Ibnu Jarir mengatakan, “Hadis seperti itu telah diriwayatkan pula, hanya di dalam sanadnya masih ada sesuatu yang perlu dipertimbangkan.” Hadis tersebut adalah seperti berikut:
Telah menceritakan kepadaku Yunus ibnu Abdul A’la As-Sadfi, telah menceritakan kepada kami Ibnu Wahb. bahwa ia pernah mendengar Amr ibnul Hars menceri-akan sebuah hadis dari Al-Kalbi, dari Abu Saleh maula Ummu Hani’, dari Ibnu Abbas, bahwa Rasulullah Saw. pernah bersabda, “Al-Qur’an diturunkan terdiri atas empat kelompok, yaitu halal dan haram yang tidak dapat dimaafkan bagi seseorang bila tidak mengetahuinya, tafsir yang dapat diketahui oleh orang Arab. tafsir yang hanya diketahui oleh ulama, dan mutasyabih yang tidak diketahui kecuali hanya oleh Allah Swt. Barang siapa mengakui mengetahui yang mutasyabih —selain Allah—, dia adalah dusta.”

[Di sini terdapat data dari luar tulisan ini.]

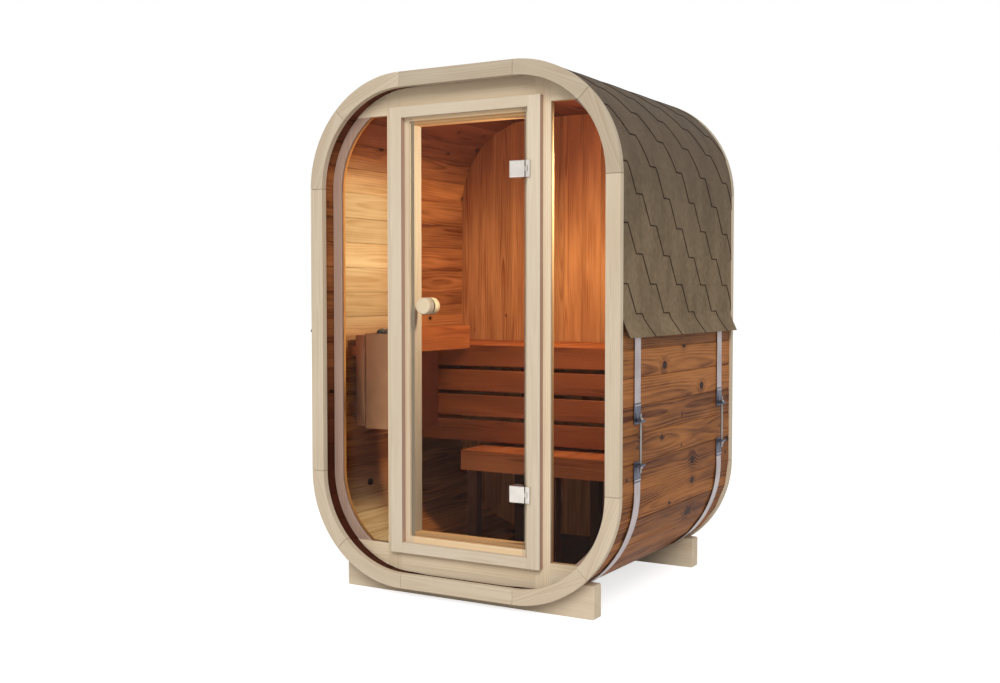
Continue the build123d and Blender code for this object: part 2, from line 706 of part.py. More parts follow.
def bench_screen_battens():
    """The upright battens that hold the screen's slats under the bearer."""
    z = (screen_tops()[-1] - SLAT_WIDTH, BEARER_BOTTOM)
    y = (FASCIA_BACK, FASCIA_BACK + FASCIA_THICKNESS)
    half = SCREEN_BATTEN_WIDTH / 2
    side = SHELL_INNER_X - SCREEN_BATTEN_INSET
    return [block((x - half, x + half), y, z) for x in (-side, 0, side)]


def lower_bench_slats():
    """The step's slats, which run from front to back."""
    low = STEP_LEFT + FASCIA_THICKNESS + FIT_GAP
    high = SHELL_INNER_X - FIT_GAP
    y = (STEP_FRONT + FASCIA_THICKNESS, STEP_BACK)
    z = (STEP_BEARER_TOP, LOWER_BENCH_TOP)
    return [fit_in_shell(block(x, y, z), y) for x in slat_row(low, high, LOWER_SLAT_WIDTH, LOWER_SLAT_GAP)]


def lower_bench_fascia():
    """The step's front board and the board at its left end."""
    z = (LOWER_BENCH_TOP - LOWER_FASCIA_HEIGHT, LOWER_BENCH_TOP)
    front_y = (STEP_FRONT, STEP_FRONT + FASCIA_THICKNESS)
    front = fit_in_shell(block((STEP_LEFT, SHELL_INNER_X), front_y, z), front_y)
    end = block((STEP_LEFT, STEP_LEFT + FASCIA_THICKNESS), (front_y[1] + FIT_GAP, STEP_BACK), z)
    return [front, end]


def step_bearer_rows():
    """The (low, high) places in Y of the step's two bearers."""
    front = STEP_FRONT + FASCIA_THICKNESS
    return [(front, front + BEARER_THICKNESS), (STEP_BACK - BEARER_THICKNESS, STEP_BACK)]


def lower_bench_bearers():
    """The step's two long bearers and the cleat on the right wall."""
    z = (STEP_BEARER_BOTTOM, STEP_BEARER_TOP)
    rows = step_bearer_rows()
    between = (rows[0][1] + FIT_GAP, rows[1][0] - FIT_GAP)
    pieces = [((STEP_LEFT + FASCIA_THICKNESS, SHELL_INNER_X), y) for y in rows]
    pieces.append(((SHELL_INNER_X - BEARER_THICKNESS, SHELL_INNER_X), between))
    return [fit_in_shell(block(x, y, z), y) for x, y in pieces]


def lower_bench_legs():
    """The legs under the bearers, down to the shell's floor."""
    rows = step_bearer_rows()
    depths = [(rows[0][0], rows[0][0] + LEG_SIZE), (rows[1][1] - LEG_SIZE, rows[1][1])]
    legs = []
    for x in (STEP_LEFT + FASCIA_THICKNESS, MIDDLE_LEG_X):
        for y in depths:
            leg = block((x, x + LEG_SIZE), y, (FLOOR_TOP, STEP_BEARER_BOTTOM))
            legs.append(fit_in_shell(leg, y))
    return legs


# Heater and its guard rail

def heater_body():
    """The heater's casing, open at the top for the stones."""
    body = block(HEATER_X, HEATER_Y, (HEATER_BOTTOM, HEATER_TOP))
    body = fillet(body.edges().filter_by(Axis.Z), HEATER_CORNER)
    basin_x = (HEATER_X[0] + HEATER_CASING, HEATER_X[1] - HEATER_CASING)
    basin_y = (HEATER_Y[0] + HEATER_CASING, HEATER_Y[1] - HEATER_CASING)
    return body - block(basin_x, basin_y, (BASIN_BOTTOM, HEATER_TOP + OVERRUN))


def heater_stones():
    """The heap of stones that fills the casing and stands a little over its rim."""
    inset = HEATER_CASING + STONE_CLEARANCE
    x = (HEATER_X[0] + inset, HEATER_X[1] - inset)
    y = (HEATER_Y[0] + inset, HEATER_Y[1] - inset)
    heap = block(x, y, (BASIN_BOTTOM, HEATER_TOP))
    base = Pos((x[0] + x[1]) / 2, (y[0] + y[1]) / 2, HEATER_TOP) * Rectangle(x[1] - x[0], y[1] - y[0])
    return heap + extrude(base, amount=STONE_HEAP, taper=STONE_HEAP_SLOPE)


def heater_bracket():
    """The heater's back box, held off the wall by two rails."""
    box_right = HEATER_LEFT - HEATER_BACK_GAP
    y = (HEATER_Y[0] + HEATER_BACK_BOX_INSET, HEATER_Y[1] - HEATER_BACK_BOX_INSET)
    z = (HEATER_BOTTOM + HEATER_BACK_BOX_INSET, HEATER_TOP - HEATER_BACK_BOX_INSET)
    bracket = block((box_right - HEATER_BACK_BOX_DEPTH, box_right), y, z)
    for middle in (z[0] + HEATER_RAIL_FROM_END, z[1] - HEATER_RAIL_FROM_END):
        rail_z = (middle - HEATER_RAIL_HEIGHT / 2, middle + HEATER_RAIL_HEIGHT / 2)
        bracket += block((-SHELL_INNER_X, HEATER_LEFT), y, rail_z)
    return bracket


def heater_guard_rail():
    """The board between heater and doorway, from the jamb to the bench."""
    x = (GUARD_RIGHT - GUARD_THICKNESS, GUARD_RIGHT)
    return block(x, (JAMB_BACK, BENCH_FRONT), (GUARD_BOTTOM, GUARD_BOTTOM + GUARD_HEIGHT))


# Straps

def strap_band(y_middle, thickness, width):
    """A closed band round the shell."""
    outer = offset(stave_outline(SHELL_INSET), amount=thickness, kind=Kind.INTERSECTION)
    ring = outer - stave_outline(SHELL_INSET)
    return run_back(ring, y_middle - width / 2, y_middle + width / 2)


def strap_channels():
    """The room that the straps need under the roof cover."""
    thickness = STRAP_THICKNESS + STRAP_CHANNEL_CLEARANCE
    width = STRAP_WIDTH + 2 * STRAP_CHANNEL_CLEARANCE
    return [strap_band(y, thickness, width) for y in STRAP_PLACES.values()]


def strap(y_middle):
    """A steel strap round the shell, open between its lock's plates."""
    band = strap_band(y_middle, STRAP_THICKNESS, STRAP_WIDTH)
    gap = (LOCK_LOWER_TOP - STRAP_UNDER_PLATE, LOCK_UPPER_BOTTOM + STRAP_UNDER_PLATE)
    return band - block((0, RING_WIDTH), (y_middle - STRAP_WIDTH, y_middle + STRAP_WIDTH), gap)


def lock_plate(y_middle, plate_bottom, lug_bottom):
    """One plate of a tension lock, with the lug that the bolt passes through."""
    half = LOCK_PLATE_WIDTH / 2
    half_lug = LOCK_LUG_WIDTH / 2
    plate_x = (LOCK_X, LOCK_X + LOCK_PLATE_THICKNESS)
    plate_z = (plate_bottom, plate_bottom + LOCK_PLATE_LENGTH)
    lug_z = (lug_bottom, lug_bottom + LOCK_LUG_THICKNESS)
    plate = block(plate_x, (y_middle - half, y_middle + half), plate_z)
    plate += block(LUG_X, (y_middle - half_lug, y_middle + half_lug), lug_z)
    hole_radius = LOCK_BOLT_RADIUS + LOCK_BOLT_CLEARANCE
    return plate - rod_up(BOLT_X, y_middle, hole_radius, lug_z[0] - OVERRUN, lug_z[1] + OVERRUN)


def lock_plates():
    """The upper and lower plates of both locks."""
    plates = []
    for y in STRAP_PLACES.values():
        plates.append(lock_plate(y, LOCK_UPPER_BOTTOM, UPPER_LUG_BOTTOM))
        plates.append(lock_plate(y, LOCK_LOWER_TOP - LOCK_PLATE_LENGTH, LOWER_LUG_TOP - LOCK_LUG_THICKNESS))
    return plates


def nut(y_middle, z_from):
    """A hexagonal nut on the lock's bolt."""
    outline = Pos(BOLT_X, y_middle, z_from) * RegularPolygon(LOCK_NUT_WIDTH / 2, 6, major_radius=False)
    return extrude(outline, amount=LOCK_NUT_THICKNESS)


def lock_bolts():
    """The threaded bolt of each lock, with its two nuts outside the lugs."""
    upper_nut = UPPER_LUG_BOTTOM + LOCK_LUG_THICKNESS
    lower_nut = LOWER_LUG_TOP - LOCK_LUG_THICKNESS - LOCK_NUT_THICKNESS
    ends = (lower_nut - LOCK_BOLT_OVERRUN, upper_nut + LOCK_NUT_THICKNESS + LOCK_BOLT_OVERRUN)
    return [rod_up(BOLT_X, y, LOCK_BOLT_RADIUS, *ends) + nut(y, upper_nut) + nut(y, lower_nut)
            for y in STRAP_PLACES.values()]


# Roof cover

def roof_cover():
    """The shingled cover over the top and both sides of the shell."""
    outer = offset(stave_outline(SHELL_INSET), amount=ROOF_COVER, kind=Kind.INTERSECTION)
    zone = rectangle((-RING_WIDTH, RING_WIDTH), (ROOF_EDGE_TOP, RING_TOP + RING_BAR))
    cover = run_back((outer - stave_outline(SHELL_INSET)) & zone, SHELL_FRONT, SHELL_BACK)
    for channel in strap_channels():
        cover -= channel
    return cover


def roof_edge():
    """The lowest course of the cover on the right side, which flares away from the shell."""
    x = SHELL_OUTER_X
    points = [
        (x, ROOF_EDGE_TOP),
        (x + ROOF_COVER, ROOF_EDGE_TOP),
        (x + ROOF_COVER + ROOF_EDGE_FLARE, ROOF_EDGE_BOTTOM),
        (x + ROOF_EDGE_FLARE, ROOF_EDGE_BOTTOM),
    ]
    edge = run_back(make_face(Polyline(*points, close=True)), SHELL_FRONT, SHELL_BACK)
    for channel in strap_channels():
        edge -= channel
    return edge


# All pieces, each node written to a file of its own

def all_nodes():
    """Every sub-part by its node's name."""
    nodes = {}
    for name, y_from in (("front", FRONT), ("rear", BACK - RING_THICKNESS)):
        nodes[name + "_ring_straights"] = ring_straights(y_from)
        nodes[name + "_ring_arcs"] = ring_arcs(y_from)
    shell_right = shell_side()
    nodes["shell_right"] = shell_right
    nodes["shell_left"] = mirror(shell_right, about=Plane.YZ)
    nodes["shell_floor"] = shell_flat(RING_BOTTOM + SHELL_INSET, FLOOR_TOP)
    nodes["shell_roof_deck"] = shell_flat(CEILING, RING_TOP - SHELL_INSET)
    for quarter, (name, centre) in enumerate(CORNERS.items()):
        nodes["shell_corner_" + name] = corner_staves(quarter, centre)
    nodes["front_beam"] = foot_beam(FRONT + BEAM_SETBACK)
    nodes["rear_beam"] = foot_beam(BACK - BEAM_SETBACK - BEAM_THICKNESS)
    nodes["front_header"] = front_header()
    nodes["front_base"] = front_base()
    nodes["front_posts"] = both_sides(front_post())
    nodes["front_corner_boards"] = [both_sides(board) for board in corner_boards()]
    nodes["window_frames"] = [both_sides(length) for length in window_frame()]
    nodes["window_panes"] = both_sides(window_pane())
    nodes["door_casing_sides"] = both_sides(casing_side())
    nodes["door_casing_rails"] = casing_rails()
    nodes["door_jamb_sides"] = jamb_sides()
    nodes["door_jamb_rails"] = jamb_rails()
    nodes["door_glass"] = door_glass()
    nodes["door_hinge_clamps"] = [hinge_clamp(z) for z in HINGE_HEIGHTS]
    nodes["door_hinge_leaves"] = [hinge_leaf(z) for z in HINGE_HEIGHTS]
    nodes["door_knob_outer"] = knob_outer()
    nodes["door_knob_inner"] = knob_inner()
    nodes["back_wall"] = back_wall()
    nodes["upper_bench_slats"] = upper_bench_slats()
    nodes["upper_bench_bearers"] = upper_bench_bearers()
    nodes["bench_screen_slats"] = bench_screen_slats()
    nodes["bench_screen_battens"] = bench_screen_battens()
    nodes["lower_bench_slats"] = lower_bench_slats()
    nodes["lower_bench_fascia"] = lower_bench_fascia()
    nodes["lower_bench_bearers"] = lower_bench_bearers()
    nodes["lower_bench_legs"] = lower_bench_legs()
    nodes["heater_body"] = heater_body()
    nodes["heater_stones"] = heater_stones()
    nodes["heater_bracket"] = heater_bracket()
    nodes["heater_guard_rail"] = heater_guard_rail()
    nodes["roof_cover"] = roof_cover()
    nodes["roof_edges"] = both_sides(roof_edge())
    for name, y in STRAP_PLACES.items():
        nodes[name + "_strap"] = strap(y)
    nodes["strap_lock_plates"] = lock_plates()
    nodes["strap_lock_bolts"] = lock_bolts()
    return nodes


def solids_of(shape):
    """A flat list of the solids in a shape or in a list of shapes."""
    if isinstance(shape, list):
        return [solid for item in shape for solid in solids_of(item)]
    return list(shape.solids())


os.makedirs("parts", exist_ok=True)
for node, shape in all_nodes().items():
    solids = solids_of(shape)
    export_step(solids[0] if len(solids) == 1 else Compound(children=solids), "parts/" + node + ".step")
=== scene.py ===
# %% [markdown]
# # A barrel sauna with a rounded-square section
# The cabin is already built to size: every board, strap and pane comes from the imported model, which is
# loaded here as a fixed frame. This lesson gives each piece its looks. It never moves a piece. Where a
# surface needs more shape than the frame has, such as rounded board edges, single shingles or loose stones,
# a new piece stands in for the old one and rides on the same body.

# %% Load the frame
from math import asin, ceil, cos, degrees, pi, radians, sin, sqrt

import bmesh
import bpy
import numpy as np
from mathutils import Matrix, Vector, noise


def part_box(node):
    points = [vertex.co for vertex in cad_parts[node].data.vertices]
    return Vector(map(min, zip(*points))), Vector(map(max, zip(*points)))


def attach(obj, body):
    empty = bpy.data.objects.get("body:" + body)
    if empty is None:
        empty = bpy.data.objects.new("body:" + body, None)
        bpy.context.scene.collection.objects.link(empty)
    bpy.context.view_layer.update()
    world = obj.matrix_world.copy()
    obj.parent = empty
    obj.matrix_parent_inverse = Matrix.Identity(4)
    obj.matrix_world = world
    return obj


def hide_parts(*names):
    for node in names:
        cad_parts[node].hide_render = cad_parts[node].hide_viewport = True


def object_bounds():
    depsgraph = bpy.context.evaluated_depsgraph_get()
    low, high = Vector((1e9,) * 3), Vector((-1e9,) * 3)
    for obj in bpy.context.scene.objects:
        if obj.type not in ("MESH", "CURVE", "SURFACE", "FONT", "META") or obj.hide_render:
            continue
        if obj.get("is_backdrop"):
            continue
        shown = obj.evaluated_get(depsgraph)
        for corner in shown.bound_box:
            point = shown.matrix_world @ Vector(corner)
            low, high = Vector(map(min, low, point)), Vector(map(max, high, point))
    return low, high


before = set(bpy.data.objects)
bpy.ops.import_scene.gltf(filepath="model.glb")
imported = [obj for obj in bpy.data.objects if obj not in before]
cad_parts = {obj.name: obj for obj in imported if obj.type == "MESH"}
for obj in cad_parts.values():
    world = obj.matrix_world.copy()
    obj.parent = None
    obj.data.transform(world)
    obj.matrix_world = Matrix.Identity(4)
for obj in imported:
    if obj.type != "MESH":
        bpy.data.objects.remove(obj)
CAD_BOX = [list(corner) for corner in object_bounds()]
CABIN = "cabin"
DOOR = "door"
print("nodes:", len(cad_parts), "box:", [[round(v, 3) for v in corner] for corner in CAD_BOX])

# %% [markdown]
# ## Camera
# A product picture like this one is taken from about chest height, a few metres away and well to the right
# of the door, so that the front and one side both show. The place was solved from the outlines of the two
# end rings. A camera is aimed by turning its own -Z axis towards the target.

# %% Camera
CAMERA_PLACE = Vector((2.527, -4.602, 1.229))
CAMERA_TARGET = Vector((0.2077, -0.610, 1.0458))
CAMERA_LENS = 43.455
SENSOR_WIDTH = 36.0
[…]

Pertimbangan yang diisyaratkan Ibnu Jarir sehubungan dengan sanadnya ialah dari segi Muhammad ibnus Saib Al-Kalbi, karena sesungguhnya dia adalah orang yang matruk (tidak terpakai) hadisnya. Akan tetapi, adakalanya dia memang matruk, hanya hadis ini diduga marfu, dan barangkali hadis ini adalah perkataan Ibnu Abbas sendiri, seperti yang telah disebutkan di atas tadi.